Fatigue management programs
‘Fatigue management systems’ aim to prevent fatigue-related crashes by introducing a set of interrelated measures, at different levels of the organization. These measures are directed at the management, the planning section, and the drivers. Typically, the measures include special driver training, new procedures, improved trip planning and feedback on crashes. Information about the effectiveness of these systems is still scarce. “Fatigue Management” programs in Australia and the United States are based on several starting points (SWOV Factsheet Fatigue in traffic: causes and effects):
- First of all by supporting the application of maximum driving and resting hours companies may take the human need for rest and sufficient night-time sleep into account.
- As a consequence, haulage companies have to plan the work so that drivers can really keep to the rules.
- Compliance control of these rules remains important. In addition, haulage companies should also have a certain responsibility for informing their drivers about the causes and results of fatigue.
- If possible company programs should pay attention to the influence of personal living circumstances (life style) of individual drivers and their own responsibility.
- Another possible task of haulage companies is screening drivers for sleeping disorders, especially sleep apnoea.
Expert opinion identifies a number of factors that determine the success of these systems :
- Management and drivers have a positive view on the importance and usefulness of the fatigue management system;
- Somebody actively steers the process and takes responsibility for progress;
- Management clearly points out the importance of several fatigue-related measures in reducing risk;
- Clear company procedures and guidelines regarding safe behaviour;
- Feedback on crashes is used to increase insight into the problem of fatigue;
- Driver training is part of a progressive learning cycle.
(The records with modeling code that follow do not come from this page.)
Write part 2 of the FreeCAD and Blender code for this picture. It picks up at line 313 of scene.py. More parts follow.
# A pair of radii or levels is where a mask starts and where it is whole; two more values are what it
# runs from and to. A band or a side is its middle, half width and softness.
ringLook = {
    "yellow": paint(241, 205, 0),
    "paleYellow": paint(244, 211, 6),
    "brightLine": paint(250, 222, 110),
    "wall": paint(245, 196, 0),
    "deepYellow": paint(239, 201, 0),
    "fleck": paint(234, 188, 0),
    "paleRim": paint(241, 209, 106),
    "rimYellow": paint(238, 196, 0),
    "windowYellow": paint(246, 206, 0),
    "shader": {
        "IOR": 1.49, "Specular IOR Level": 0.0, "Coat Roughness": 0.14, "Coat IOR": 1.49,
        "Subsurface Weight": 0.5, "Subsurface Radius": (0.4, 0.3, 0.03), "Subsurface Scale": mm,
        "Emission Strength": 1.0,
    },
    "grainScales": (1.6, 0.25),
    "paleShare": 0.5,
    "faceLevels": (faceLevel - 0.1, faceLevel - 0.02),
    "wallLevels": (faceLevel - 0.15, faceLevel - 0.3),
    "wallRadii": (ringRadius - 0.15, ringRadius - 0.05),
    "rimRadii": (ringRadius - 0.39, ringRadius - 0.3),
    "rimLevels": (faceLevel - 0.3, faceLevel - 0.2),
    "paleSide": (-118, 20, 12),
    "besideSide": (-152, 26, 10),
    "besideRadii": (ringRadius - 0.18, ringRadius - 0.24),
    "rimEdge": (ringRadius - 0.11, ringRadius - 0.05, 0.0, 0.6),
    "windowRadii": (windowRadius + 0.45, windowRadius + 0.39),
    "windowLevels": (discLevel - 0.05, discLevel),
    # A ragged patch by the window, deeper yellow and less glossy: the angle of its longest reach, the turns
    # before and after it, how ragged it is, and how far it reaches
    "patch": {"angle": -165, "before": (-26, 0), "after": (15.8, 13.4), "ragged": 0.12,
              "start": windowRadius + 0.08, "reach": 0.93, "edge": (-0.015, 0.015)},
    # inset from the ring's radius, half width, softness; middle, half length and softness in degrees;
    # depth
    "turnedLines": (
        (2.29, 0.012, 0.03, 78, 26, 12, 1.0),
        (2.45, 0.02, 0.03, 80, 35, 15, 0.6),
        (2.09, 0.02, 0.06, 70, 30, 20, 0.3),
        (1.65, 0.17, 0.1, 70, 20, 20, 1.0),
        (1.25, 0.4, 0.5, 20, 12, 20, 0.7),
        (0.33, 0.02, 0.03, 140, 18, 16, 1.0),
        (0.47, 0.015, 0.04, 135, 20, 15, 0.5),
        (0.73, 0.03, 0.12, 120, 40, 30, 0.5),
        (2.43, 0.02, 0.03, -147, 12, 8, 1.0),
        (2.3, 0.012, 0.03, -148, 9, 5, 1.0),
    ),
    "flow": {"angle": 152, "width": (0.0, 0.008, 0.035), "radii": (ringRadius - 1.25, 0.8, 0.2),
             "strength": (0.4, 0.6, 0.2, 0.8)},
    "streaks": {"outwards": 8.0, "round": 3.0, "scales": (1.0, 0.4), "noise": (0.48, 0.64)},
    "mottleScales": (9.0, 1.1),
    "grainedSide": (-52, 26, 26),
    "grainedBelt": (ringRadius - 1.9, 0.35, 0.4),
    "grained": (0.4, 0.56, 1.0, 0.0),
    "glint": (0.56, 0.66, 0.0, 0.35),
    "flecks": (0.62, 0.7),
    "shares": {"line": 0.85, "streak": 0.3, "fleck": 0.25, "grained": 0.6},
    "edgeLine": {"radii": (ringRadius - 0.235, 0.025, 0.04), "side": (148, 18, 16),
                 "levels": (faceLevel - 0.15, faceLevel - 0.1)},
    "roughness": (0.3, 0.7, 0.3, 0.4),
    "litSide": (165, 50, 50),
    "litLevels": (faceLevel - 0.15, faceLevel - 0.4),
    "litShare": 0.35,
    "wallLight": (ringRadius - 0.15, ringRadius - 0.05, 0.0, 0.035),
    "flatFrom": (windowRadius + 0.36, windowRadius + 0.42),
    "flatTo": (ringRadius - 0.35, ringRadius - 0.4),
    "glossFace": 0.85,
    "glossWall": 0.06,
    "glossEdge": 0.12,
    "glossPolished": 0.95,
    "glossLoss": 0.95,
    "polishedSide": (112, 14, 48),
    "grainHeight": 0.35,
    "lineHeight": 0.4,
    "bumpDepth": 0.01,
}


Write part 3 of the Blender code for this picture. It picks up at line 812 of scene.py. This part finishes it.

The ideas about a Safety Culture for haulage companies clearly also fit in to this. The ERSO web text “Work-related road safety” provides further information on Safety Culture http://www.erso.eu/knowledge/content/60_work/strategies_measures_and_their_implementation.htm
A Driver Fatigue Management Plan (DFMP) sets out the requirements and procedures relating to how a company will schedule trips; roster drivers; establish a driver’s fitness to work; educate drivers in fatigue management; manage incidents on or relating to commercial vehicles; and establish and maintain appropriate workplace conditions.
In relationship to driving and rest schedules, research may provide valuable information. Driving schedules should be planned to minimise exposure to prolonged driving under monotonous conditions during the more vulnerable times of the day and night . A study among professional long-haul drivers showed that a 3-hour napping opportunity in the afternoon preceding a nightshift has beneficial effects on driving performance and alertness, measured up to 14 hours later . A study among long-haul truck drivers indicated that single drivers were more frequently involved in critical incidents while exhibiting extreme drowsiness than were team drivers by a factor of 4 to 1 .
Fatigue management as part of safety culture
The importance of organizational culture for safety programmes is not just an idea, but has been supported by empirical research. Bomel Ltd  showed how organisational culture in the workplace is important in terms of levels of work-related road accidents. Cross-company comparisons showed that the lowest accident rate (and highest positive scores on a driver attitude scale) were shown by a company with ‘clear driving standards and rules, excellent driver training and a policy to report and try and learn from all driving incidents’. The company with the worst accident rate (and most negative driver attitudes) had ‘no formal driver training, unclear rules/reporting requirements, and relatively ineffective lines of communication’. Corbett  also regards organisational culture as a key component in road safety, and points out that there is a general societal tendency to ‘blame working drivers for crashes rather than seek root causes that may be connected with the safety culture of organisations’.
Although the ideas of safety programmes are inspiring, practical implementation may proceed less than optimal, partly due to economic imperative. For example, Arnold & Hartley  interviewed 84 managers of transport companies in Western Australia on the implementation of fatigue management programs. Key results were the following. Few companies had a formal fatigue management plans or policy. More than two-thirds of companies either set daily driving limits of more than 14 h or did not set a limit at all. Half of the companies either set weekly driving limits greater than 70 h or did not set a weekly limit at all. Many of the companies that had limits for work hours did not communicate those limits to drivers but relied upon word of mouth. Many companies relied upon drivers’ self-regulation for the management of fatigue. The authors conclude that promoting better fatigue management in the road transport industry requires first of all a cultural change.